The worker = new Worker(new URL("my.js", import.meta.url), workerOptions) is, I believe, OK for webpack. I fact we recently fixed an issue with that line and added test for it in #22165

badgermole commented 2 months ago

I was thrilled when I saw #22165 because I was having the same issue, and that did resolve it in that case. So a qualified 'yes' to does #22165 fix the non-nested case. However, it's still an issue with the project I'm working on now, even when not doing nested bundling as it turns out. What does seem to work most for me is passing down the URL from the application when instantiating the module object.

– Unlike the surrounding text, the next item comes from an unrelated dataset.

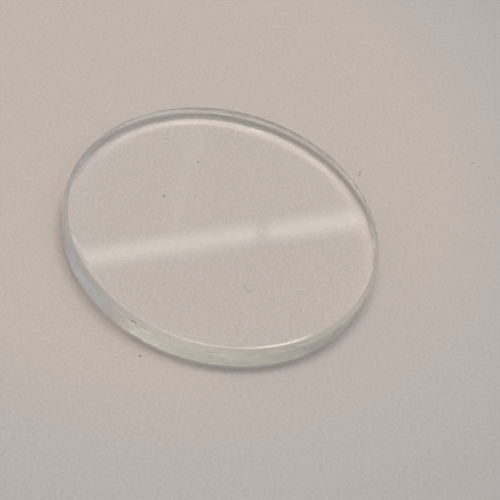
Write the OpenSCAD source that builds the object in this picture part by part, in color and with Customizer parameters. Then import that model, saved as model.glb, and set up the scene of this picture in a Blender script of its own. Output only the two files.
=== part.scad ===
// Flat round mineral-glass watch crystal, lying on its underside.
// One disc of glass: two polished faces, a ground wall between them and a
// ground chamfer at each end of the wall. Millimetres, +Z up, with the origin
// at the centre of the underside.

/* [Disc] */
// Outside diameter of the disc, across its ground wall
crystal_d = 32; // [20:0.5:45]
// Thickness between the two polished faces
crystal_t = 2.5; // [1.8:0.1:4]

/* [Upper edge] */
// Width of the upper chamfer, seen from above
upper_chamfer_w = 0.45; // [0.2:0.05:0.7]
// Height of the upper chamfer, seen from the side
upper_chamfer_h = 0.45; // [0.2:0.05:0.7]
// Width of the margin where the polishing pad has rolled off the upper face
roll_off_w = 0.5; // [0.2:0.05:1]
// How far the upper face has dropped at the outer end of that margin
roll_off_drop = 0.025; // [0.01:0.005:0.08]

/* [Lower edge] */
// Width of the lower chamfer, seen from below
lower_chamfer_w = 0.4; // [0.1:0.05:0.7]
// Height of the lower chamfer, seen from the side
lower_chamfer_h = 0.4; // [0.1:0.05:0.7]

/* [Hidden] */

// Facets round the disc where it is drawn as a mesh
round_facets = 180;
// Steps along the roll-off's arc
roll_off_steps = 6;

wall_r = crystal_d / 2;
// Outer end of the upper face, where its chamfer begins
upper_face_r = wall_r - upper_chamfer_w;
// Truly flat part of the upper face
upper_flat_r = upper_face_r - roll_off_w;
lower_face_r = wall_r - lower_chamfer_w;
wall_bottom_z = lower_chamfer_h;
wall_top_z = crystal_t - roll_off_drop - upper_chamfer_h;

// The roll-off is an arc that leaves the flat face without a kink
roll_off_r = (pow(roll_off_w, 2) + pow(roll_off_drop, 2)) / (2 * roll_off_drop);
roll_off_angle = asin(roll_off_w / roll_off_r);

// Points from the chamfer's arris in to the flat face
function roll_off_points() = [
    for (step = [0:roll_off_steps])
        let (angle = roll_off_angle * (1 - step / roll_off_steps))
        [upper_flat_r + roll_off_r * sin(angle),
         crystal_t - roll_off_r * (1 - cos(angle))]
];

// Half of the disc's cross-section, right of its axis
module half_section() {
    polygon(concat(
        [[0, 0],
         [lower_face_r, 0],
         [wall_r, wall_bottom_z],
         [wall_r, wall_top_z]],
        roll_off_points(),
        [[0, crystal_t]]
    ));
}

module crystal() {
    color([0.8, 0.86, 0.83, 0.35])
        rotate_extrude($fn = round_facets)
            half_section();
}

crystal();
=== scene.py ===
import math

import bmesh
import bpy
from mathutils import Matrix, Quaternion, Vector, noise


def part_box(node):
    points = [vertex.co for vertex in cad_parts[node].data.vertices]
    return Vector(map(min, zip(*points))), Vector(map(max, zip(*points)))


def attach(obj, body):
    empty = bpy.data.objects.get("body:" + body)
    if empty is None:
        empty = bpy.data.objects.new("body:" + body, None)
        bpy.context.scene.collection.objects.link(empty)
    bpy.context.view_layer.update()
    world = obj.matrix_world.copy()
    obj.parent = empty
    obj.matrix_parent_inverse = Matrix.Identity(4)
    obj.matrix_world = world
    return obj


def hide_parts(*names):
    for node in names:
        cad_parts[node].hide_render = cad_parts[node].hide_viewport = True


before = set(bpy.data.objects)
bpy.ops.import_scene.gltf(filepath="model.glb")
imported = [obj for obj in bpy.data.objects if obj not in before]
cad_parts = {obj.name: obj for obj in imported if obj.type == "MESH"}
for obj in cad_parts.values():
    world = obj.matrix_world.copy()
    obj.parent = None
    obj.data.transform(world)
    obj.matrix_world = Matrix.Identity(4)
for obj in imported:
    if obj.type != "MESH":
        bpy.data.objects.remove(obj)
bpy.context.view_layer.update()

# A round mineral-glass watch crystal lying on a pale table: one disc with two
# polished faces, a ground wall and a ground chamfer at each end of the wall.
# Lengths are in metres and angles in degrees, unless a comment says otherwise.
# Azimuths start straight behind the disc, as the camera sees it, and grow
# towards its right. Angles round the disc start at +X and grow towards +Y.

MM = 0.001
DEG = math.pi / 180

# The disc's outside, from the frame. Its mesh there has flat facets, so the
# narrower of its two widths is taken, which stays inside it
lowest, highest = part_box("crystal")
WALL_R = min(highest.x - lowest.x, highest.y - lowest.y) / 2
THICKNESS = highest.z - lowest.z

# The edge's shape. The roll-off is the upper face's outer margin, which
# polishing has worn down
UPPER_CHAMFER = 0.45 * MM
LOWER_CHAMFER = 0.40 * MM
ROLL_OFF_WIDTH = 0.50 * MM
ROLL_OFF_DROP = 0.025 * MM
ARRIS_RADIUS = 0.008 * MM

UPPER_FACE_R = WALL_R - UPPER_CHAMFER
LOWER_FACE_R = WALL_R - LOWER_CHAMFER
UPPER_FLAT_R = UPPER_FACE_R - ROLL_OFF_WIDTH
WALL_TOP_Z = THICKNESS - ROLL_OFF_DROP - UPPER_CHAMFER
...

sbc100 commented 2 months ago

If you do new Worker(Module["wasmJsURL"].href, workerOptions); then won't it be impossible for webpack to see the name of the file you are trying to load and therefore make it impossible for webpack to "bundle" said file? Itsn't the reason webpack is trying to parse the call to new Worker so that is can bundle the worker file and re-write the new Worker call appropriately?

@RReverser any insights here? I'm under understanding things right?

RReverser commented 2 months ago

@RReverser any insights here? I'm under understanding things right?

Sounds right. Webpack needs specifically the new Worker(new URL('...', import.meta.url)) pattern.

badgermole commented 2 months ago

You're right. That and the file: protocol getting used for import.meta.url led me to exclude my.js from the webpack bundle, putting it in the same directory as my.wasm. But that only works if I can pass down the URL so it can be picked up where the worker is created. At this point I can say, for the non-nested case, new Worker(new URL('...', import.meta.url)) does work. But for the nested case, I still haven't seen my way through. I get:

my.js:1582 import.meta.url:  file:///D:/.../wasm_export/bin_pt/dbg/my.js
my.js:1583 Uncaught (in promise) SecurityError: Failed to construct 'Worker': Script at 'file:///D:/.../wasm_import/mywasm/bin_pt_dbg_my_js.MyWasm.min.js' cannot be accessed from origin 'http://localhost:8088'.
    at Object.allocateUnusedWorker (my.js:1583:14)

I've put together as minimal an example as I could into repo emsdk_pthread_nested_webpack if anyone has time to take a look.

Another interesting note is that webpack duplicates my.js. It puts it once in a hash-named file, and once in MyWasm.min.js. And it also gives a circular dependency warning. However, if I exchange: worker = new Worker(new URL("my.js", import.meta.url), workerOptions);
for
var my_js = "my.js";
worker = new Worker(new URL(my_js, import.meta.url), workerOptions); it doesn't do that, but puts it only in MyWasm.min.js.

sbc100 commented 2 months ago

Right, I guess when you do worker = new Worker(new URL(my_js, import.meta.url), workerOptions); then webpack doesn't know what file you are trying to load so it can't actually bundle said file and it gives up. You are effectively defeating the bundling process I believe that just falling back to using your original unbundled "my.js" file.

Not that in both cases don't you end up two seprate copies of the main js file? You either end up using a hash-named file or you end up using your original my.js that emscripten generated? Is that right?

This seems unfortunate and kind of defeats the point of bundles doesn't it? i.e. without bundling you just have a single my.js file, but with bundling that code in my.js exists in two different files that must be downloaded to the client separately. Is the right @RReverser ?

badgermole commented 1 month ago

I apologize for neglecting this - I had to switch tasks for a bit. I appreciate your comments and questions up to this point.
I should also try opening an issue in webpack's repo since I'm not convinced there isn't a webpack-based solution. But at the moment, I've worked around by post-processing to change worker = new Worker(new URL("my.js", import.meta.url), workerOptions) to

if ( Module[ "wasmJsURL" ] ) {
    worker = new Worker( new URL( Module[ "wasmJsURL" ].href ), workerOptions );
}
else {
    var jsFile = "my.js";
    worker = new Worker( new URL( jsFile, import.meta.url ), workerOptions );
}

@sbc100, like you said, I end up with two copies, one bundled and one not. So I'll still be probing for a real solution. But it does get me past this for the moment.
I'm not sure what your policy is for closing issues. I don't really consider this closed, but it's seeming like it may drag on a bit given the time I can spend on it.🫤